> **Data extract**:
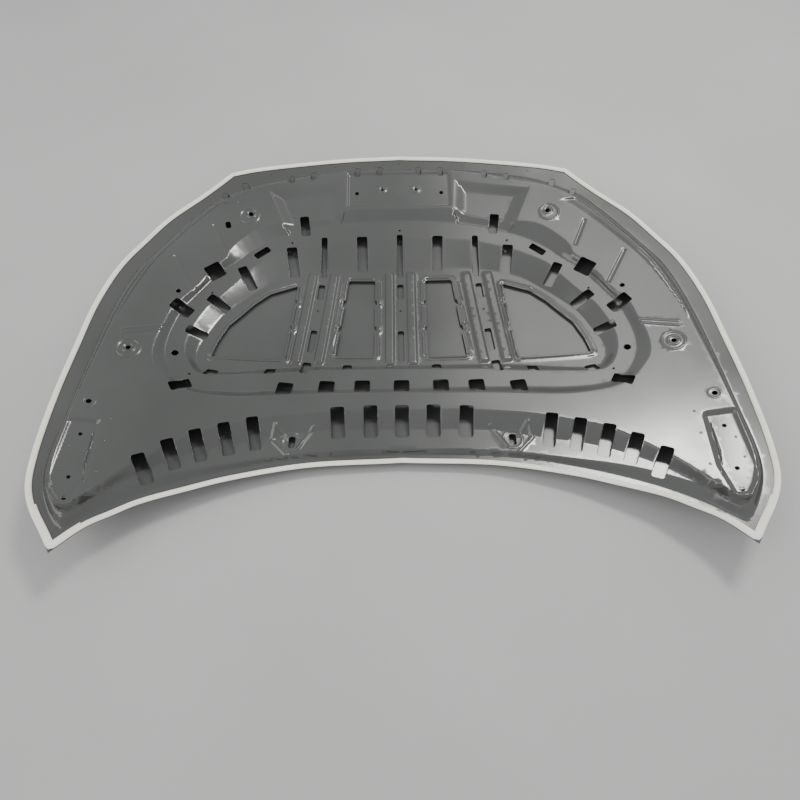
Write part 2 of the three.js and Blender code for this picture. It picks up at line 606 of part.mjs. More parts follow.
// Leaves out the vertices that no face uses
function compact(vertices, faces) {
  const used = [...new Set(faces.flat())];
  const place = new Map(used.map((v, i) => [v, i]));
  return geometry(used.map((v) => vertices[v]), faces.map((face) => face.map((v) => place.get(v))));
}

const group = new THREE.Group();
group.name = 'car_bonnet';

const COATED_STEEL = new THREE.MeshStandardMaterial({ color: 0x65665f, roughness: 0.42, metalness: 0.25 });
const SEALER = new THREE.MeshStandardMaterial({ color: 0xdcd6c4, roughness: 0.7, metalness: 0 });
const NUT_STEEL = new THREE.MeshStandardMaterial({ color: 0x77776f, roughness: 0.45, metalness: 0.7 });
const MASTIC_BLACK = new THREE.MeshStandardMaterial({ color: 0x2b2b29, roughness: 0.85, metalness: 0 });

function addMesh(name, shape, material) {
  const mesh = new THREE.Mesh(shape, material);
  mesh.name = name;
  group.add(mesh);
}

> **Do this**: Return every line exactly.

> **The answer**:
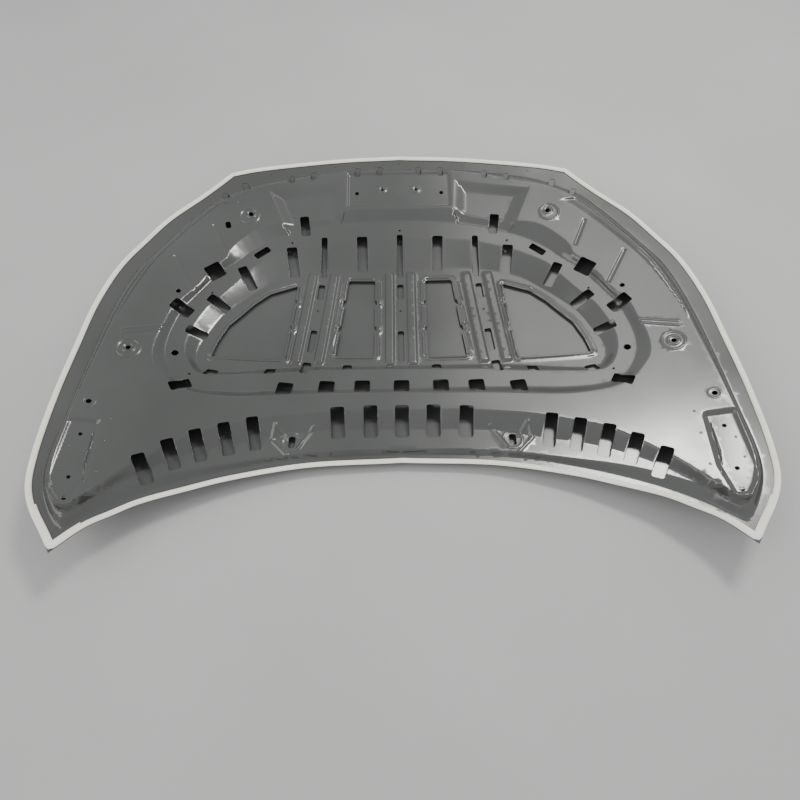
Write part 2 of the three.js and Blender code for this picture. It picks up at line 606 of part.mjs. More parts follow.
// Leaves out the vertices that no face uses
function compact(vertices, faces) {
  const used = [...new Set(faces.flat())];
  const place = new Map(used.map((v, i) => [v, i]));
  return geometry(used.map((v) => vertices[v]), faces.map((face) => face.map((v) => place.get(v))));
}

const group = new THREE.Group();
group.name = 'car_bonnet';

const COATED_STEEL = new THREE.MeshStandardMaterial({ color: 0x65665f, roughness: 0.42, metalness: 0.25 });
const SEALER = new THREE.MeshStandardMaterial({ color: 0xdcd6c4, roughness: 0.7, metalness: 0 });
const NUT_STEEL = new THREE.MeshStandardMaterial({ color: 0x77776f, roughness: 0.45, metalness: 0.7 });
const MASTIC_BLACK = new THREE.MeshStandardMaterial({ color: 0x2b2b29, roughness: 0.85, metalness: 0 });

function addMesh(name, shape, material) {
  const mesh = new THREE.Mesh(shape, material);
  mesh.name = name;
  group.add(mesh);
}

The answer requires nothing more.